++++ Data lines ++++

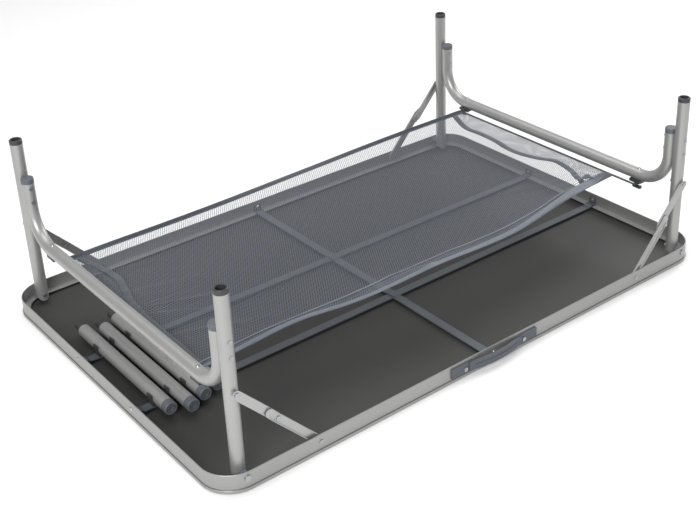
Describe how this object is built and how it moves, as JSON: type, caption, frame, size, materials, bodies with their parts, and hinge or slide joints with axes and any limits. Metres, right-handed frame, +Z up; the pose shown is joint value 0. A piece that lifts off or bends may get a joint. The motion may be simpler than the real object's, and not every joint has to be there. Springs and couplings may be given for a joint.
{
  "type": "folding table",
  "caption": "Folding camp table upside down on its top, legs unfolded, with a storage net between the leg frames and stored leg extension tubes.",
  "frame": {"origin": "middle of the tabletop face, which lies on the floor", "axes": "+X along the table, away from the stored extension tubes; +Y across it, away from the handle; +Z up, from the tabletop towards the leg ends"},
  "size_m": [1.2034, 0.807, 0.3697],
  "materials": {
    "board": "matte black-grey underside of a laminated board",
    "rim_aluminium": "satin extrusion",
    "slate_steel": "semi-matte blue-grey",
    "handle_plastic": "matte",
    "rivet_steel": "bright",
    "brace_steel": "silver powder coat",
    "grey_plastic": "moulded",
    "tube_aluminium": "silver powder coat",
    "net_mesh": "knitted mesh",
    "elastic": "woven elastic"
  },
  "bodies": {
    "table": {"tabletop_board": "board", "rim_frame": "rim_aluminium", "cross_bar": "slate_steel", "long_bar_near": "slate_steel", "long_bar_far": "slate_steel", "bar_rivets": "rivet_steel", "handle_grip": "handle_plastic", "handle_end_plates": "handle_plastic", "handle_rivets": "rivet_steel", "leg_pivot_pins": "rivet_steel", "leg_pivot_bushes": "grey_plastic", "brace_rim_rivets": "rivet_steel", "brace_rim_washers": "grey_plastic", "tube_clips": "grey_plastic"},
    "left_leg_frame": {"left_near_leg": "tube_aluminium", "left_far_leg": "tube_aluminium", "left_u_tube": "tube_aluminium", "left_arm_rivets": "rivet_steel", "left_leg_sockets": "grey_plastic", "left_arm_caps": "grey_plastic", "left_brace_pins": "rivet_steel", "left_net_hooks": "grey_plastic", "left_hook_screws": "rivet_steel"},
    "right_leg_frame": {"right_near_leg": "tube_aluminium", "right_far_leg": "tube_aluminium", "right_u_tube": "tube_aluminium", "right_arm_rivets": "rivet_steel", "right_leg_sockets": "grey_plastic", "right_arm_caps": "grey_plastic", "right_brace_pins": "rivet_steel", "right_net_hooks": "grey_plastic", "right_hook_screws": "rivet_steel"},
    "left_near_upper_link": {"brace_upper_left_near": "brace_steel"},
    "left_near_lower_link": {"brace_lower_left_near": "brace_steel", "brace_rivet_left_near": "rivet_steel"},
    "left_far_upper_link": {"brace_upper_left_far": "brace_steel"},
    "left_far_lower_link": {"brace_lower_left_far": "brace_steel", "brace_rivet_left_far": "rivet_steel"},
    "right_near_upper_link": {"brace_upper_right_near": "brace_steel"},
    "right_near_lower_link": {"brace_lower_right_near": "brace_steel", "brace_rivet_right_near": "rivet_steel"},
    "right_far_upper_link": {"brace_upper_right_far": "brace_steel"},
    "right_far_lower_link": {"brace_lower_right_far": "brace_steel", "brace_rivet_right_far": "rivet_steel"},
    "net": {"storage_net": "net_mesh", "net_cord_left": "elastic", "net_cord_right": "elastic"},
    "stored_tube_1": {"extension_tube_1": "tube_aluminium", "foot_cap_1": "grey_plastic", "tube_plug_1": "grey_plastic"},
    "stored_tube_2": {"extension_tube_2": "tube_aluminium", "foot_cap_2": "grey_plastic", "tube_plug_2": "grey_plastic"},
    "stored_tube_3": {"extension_tube_3": "tube_aluminium", "foot_cap_3": "grey_plastic", "tube_plug_3": "grey_plastic"},
    "stored_tube_4": {"extension_tube_4": "tube_aluminium", "foot_cap_4": "grey_plastic", "tube_plug_4": "grey_plastic"}
  },
  "joints": [
    {"name": "left_frame_fold", "type": "hinge", "parent": "table", "child": "left_leg_frame", "pos_m": [-0.548, 0, 0.0245], "axis": [0, 1, 0], "range_deg": [0, 90]},
    {"name": "right_frame_fold", "type": "hinge", "parent": "table", "child": "right_leg_frame", "pos_m": [0.548, 0, 0.0245], "axis": [0, -1, 0], "range_deg": [0, 90]},
    {"name": "left_near_upper_link_turn", "type": "hinge", "parent": "left_leg_frame", "child": "left_near_upper_link", "pos_m": [-0.548, -0.379, 0.181], "axis": [0, 1, 0], "range_deg": [-136.6, 0]},
    {"name": "left_near_lower_link_turn", "type": "hinge", "parent": "table", "child": "left_near_lower_link", "pos_m": [-0.401, -0.379, 0.021], "axis": [0, 1, 0], "range_deg": [0, 131.8]},
    {"name": "left_far_upper_link_turn", "type": "hinge", "parent": "left_leg_frame", "child": "left_far_upper_link", "pos_m": [-0.548, 0.379, 0.181], "axis": [0, 1, 0], "range_deg": [-136.6, 0]},
    {"name": "left_far_lower_link_turn", "type": "hinge", "parent": "table", "child": "left_far_lower_link", "pos_m": [-0.401, 0.379, 0.021], "axis": [0, 1, 0], "range_deg": [0, 131.8]},
    {"name": "right_near_upper_link_turn", "type": "hinge", "parent": "right_leg_frame", "child": "right_near_upper_link", "pos_m": [0.548, -0.379, 0.181], "axis": [0, -1, 0], "range_deg": [-136.6, 0]},
    {"name": "right_near_lower_link_turn", "type": "hinge", "parent": "table", "child": "right_near_lower_link", "pos_m": [0.401, -0.379, 0.021], "axis": [0, -1, 0], "range_deg": [0, 131.8]},
    {"name": "right_far_upper_link_turn", "type": "hinge", "parent": "right_leg_frame", "child": "right_far_upper_link", "pos_m": [0.548, 0.379, 0.181], "axis": [0, -1, 0], "range_deg": [-136.6, 0]},
    {"name": "right_far_lower_link_turn", "type": "hinge", "parent": "table", "child": "right_far_lower_link", "pos_m": [0.401, 0.379, 0.021], "axis": [0, -1, 0], "range_deg": [0, 131.8]},
    {"name": "net_lower", "type": "slide", "parent": "table", "child": "net", "axis": [0, 0, -1], "range_m": [0, 0.105], "deforming": ["storage_net", "net_cord_left", "net_cord_right"]},
    {"name": "tube_1_lift_out", "type": "slide", "parent": "table", "child": "stored_tube_1", "axis": [0, 0, 1], "range_m": [0, 0.08]},
    {"name": "tube_2_lift_out", "type": "slide", "parent": "table", "child": "stored_tube_2", "axis": [0, 0, 1], "range_m": [0, 0.08]},
    {"name": "tube_3_lift_out", "type": "slide", "parent": "table", "child": "stored_tube_3", "axis": [0, 0, 1], "range_m": [0, 0.08]},
    {"name": "tube_4_lift_out", "type": "slide", "parent": "table", "child": "stored_tube_4", "axis": [0, 0, 1], "range_m": [0, 0.08]}
  ],
  "couplings": [
    {"joint": "right_frame_fold", "follows": "left_frame_fold", "ratio": 1},
    {"joint": "left_near_upper_link_turn", "follows": "left_frame_fold", "ratio": -1.5165},
    {"joint": "left_near_lower_link_turn", "follows": "left_frame_fold", "ratio": 1.463},
    {"joint": "left_far_upper_link_turn", "follows": "left_frame_fold", "ratio": -1.5165},
    {"joint": "left_far_lower_link_turn", "follows": "left_frame_fold", "ratio": 1.463},
    {"joint": "right_near_upper_link_turn", "follows": "left_frame_fold", "ratio": -1.5165},
    {"joint": "right_near_lower_link_turn", "follows": "left_frame_fold", "ratio": 1.463},
    {"joint": "right_far_upper_link_turn", "follows": "left_frame_fold", "ratio": -1.5165},
    {"joint": "right_far_lower_link_turn", "follows": "left_frame_fold", "ratio": 1.463},
    {"joint": "net_lower", "follows": "left_frame_fold", "m_per_rad": 0.066527}
  ]
}
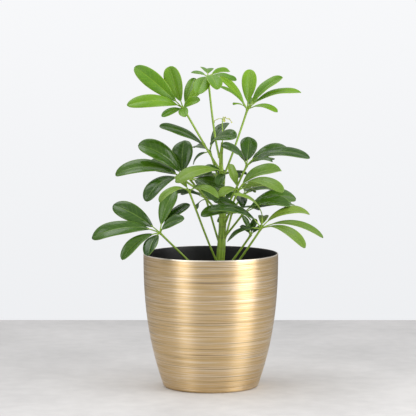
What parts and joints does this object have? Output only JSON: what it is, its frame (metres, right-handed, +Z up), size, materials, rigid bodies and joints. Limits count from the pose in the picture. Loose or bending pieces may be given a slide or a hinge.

++++

◆ **Stated task**: Look through the listing above and count the lines where the string "parts" appears. Report the number only.

◆ **Finished answer**: 2